Jamal Zaqout und Naomi Chazan wissen das Recht jedes Bürgers auf ihrer Seite, sich dann zu engagieren, wenn die Politik versagt. Beide schlossen sich einer Gruppe israelischer und palästinensischer Politiker und Intellektueller an, die das erfolgslose Ende der Friedensverhandlungen in Taba im Winter 2001 nicht akzeptieren wollten. Gemeinsam mit den Initiatoren - dem israelischen ExJustizminister Yossi Beilin und dem palästinensischen Minister Yasser Abed Rabbo - arbeiteten sie knapp drei Jahre lang an dem "ausbalancierten Vertrag" und warnen davor: "Jeder Versuch, diese Balance auch nur in einem Punkt zu verändern, würde das mühsam aufgebaute Friedensgerüst wieder zum Einsturz bringen." Und dann haben erneut die Extremisten, Rassisten und Antisemiten das Wort, befürchten die Israelin und der Palästinenser. Jamal Zaqout weiß, wovon er spricht: Sein Bruder wurde von israelischen Soldaten getötet, seine Frau und er waren beide mehrmals in israelischen Gefängnissen eingesperrt, sein Haus wurde zerstört und jeden Tag lebt er in Angst, wenn er das Motorengeräusch der israelischen Apache-Hubschrauber näher kommen hört - "trotzdem oder gerade deswegen akzeptiere ich dieses Abkommen", sagt Zaqout und bittet um Unterstützung für den Plan. So wie die Initiatoren Beilin und Rabbo sind auch Zaqout und Chazan derzeit auf Werbetour für das Genfer Abkommen durch Europa. Denn Chazan weiß: "So schwierig die Erstellung des Friedensplans auch war - die Durchsetzung des Abkommens wird noch mehr Überzeugungskraft kosten." Begeistert zeigt sie sich, dass vier Tage nach Veröffentlichung des Plans 35 Prozent der Israelis das Abkommen unterstützen. Gedacht ist die neue Initiative nicht als Konkurrenz, sondern als notwendige Erweiterung der von den USA unterstützten Friedens-Roadmap.

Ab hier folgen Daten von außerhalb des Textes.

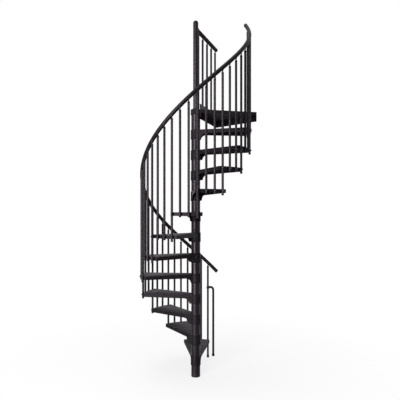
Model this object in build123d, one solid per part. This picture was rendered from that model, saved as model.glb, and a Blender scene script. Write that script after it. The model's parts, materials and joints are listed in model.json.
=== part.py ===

Die Räumung der jüdischen Siedlungen in den Palästinensergebieten, die Einigung auf die Grenzen von vor dem Sechstagekrieg 1967 und die Teilung Jerusalems, sind für Naomi Chazan die bedeutendsten Zugeständnisse, die Israel den Palästinensern machen muss: "Aber je schneller wir diese Schritte setzen, desto weniger tut es weh", ist die gebürtige Jerusalemerin überzeugt.

Die Palästinenser müssen im Gegenzug einer Demilitarisierung ihres unabhängigen Staates zustimmen und auf das Rückkehrrecht ihrer Flüchtlinge - mit wenigen Ausnahmen - verzichten. "Sharons so genannter Friedensplan will uns in ein Ghetto sperren", zeigt Jamal Zaqout die Alternativen auf, "das Genfer Abkommen will unsere Freiheit". Und Naomi Chazan schränkt ein: "Wir haben nicht mehr viel Zeit."